In October 1939, during his stay in Singapore, Xu Beihong was inspired by a street drama performance titled Put Down Your Whip by actress Wang Ying, a friend of the artist. Written by Chen Liting based on a play by Tian Han, the drama depicts a girl and her father who escaped from the Japanese-occupied Northeast China and performed in the streets for a living. They sang about the hardship under the Japanese occupation and inspired their listeners to support the anti-Japanese war. Deeply moved by the drama, Xu spent ten days painting a life-size portrait of Wang with her audience in the background. He then titled the painting Put Down Your Whip after the drama.

===After Xu's death===
The painting was exhibited on numerous occasions during Xu's life. However, it disappeared from public view in 1954, a year after Xu's death. According to Sotheby's Asia chairman Patti Wong, Xu gave the painting to a close friend named Huang Menggui. After Huang died, his descendants approached the National Museum of Singapore in the hope that the museum could take the painting into its collection, but it did not happen for unspecified reasons.
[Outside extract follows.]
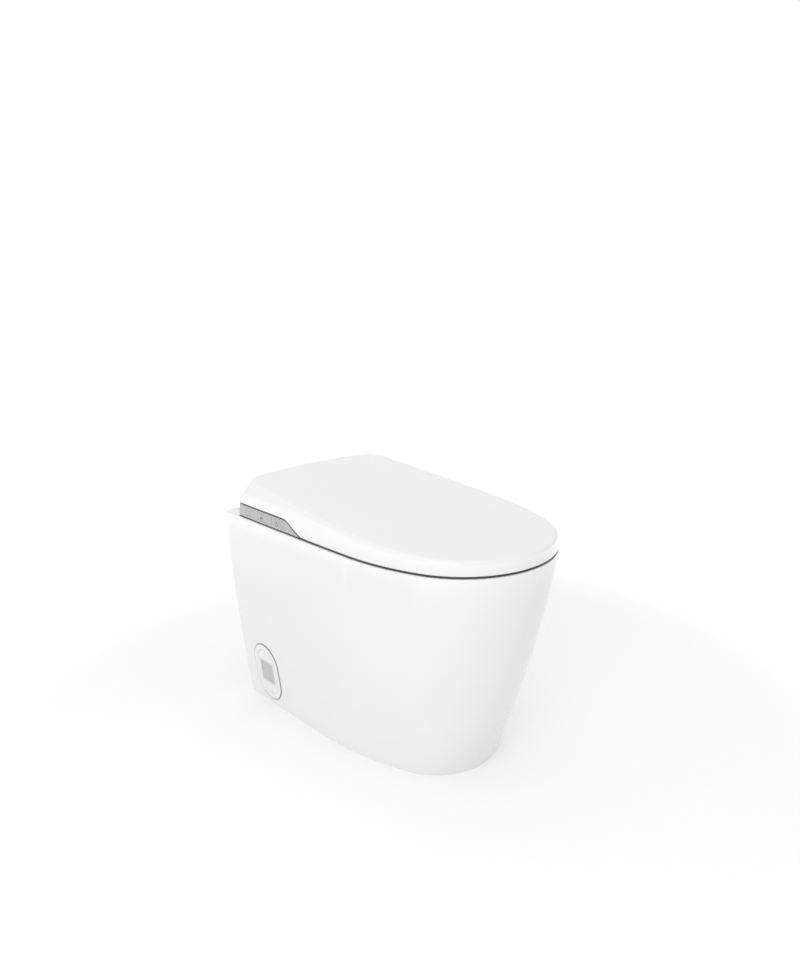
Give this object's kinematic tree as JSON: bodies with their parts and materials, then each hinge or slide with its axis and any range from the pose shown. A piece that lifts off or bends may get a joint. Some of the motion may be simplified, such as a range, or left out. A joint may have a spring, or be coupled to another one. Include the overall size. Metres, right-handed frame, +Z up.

Huang's descendants then approached Singaporean collector Tan Tsze Chor, but Tan died abruptly, before the deal was made. The painting eventually landed in the hands of an anonymous Asian collector, until being put up for auction in 2007.

===Auction===
Put Down Your Whip was sold on 7 April 2007 in an auction in Hong Kong by Sotheby's for HK$72 million (US$9.2 million), setting a record for the highest price ever paid for a Chinese painting at an auction. The painting was bought by an anonymous collector over the telephone after competition from at least four other bidders.

In response to the auction, some art historians have criticized the explosion in the prices for Asian art, in particular over exuberant buyers for sending prices sky-high. Sotheby's Asia chairman Patti Wong, however, responded stating Xu's Put Down Your Whip would have sold well in any market.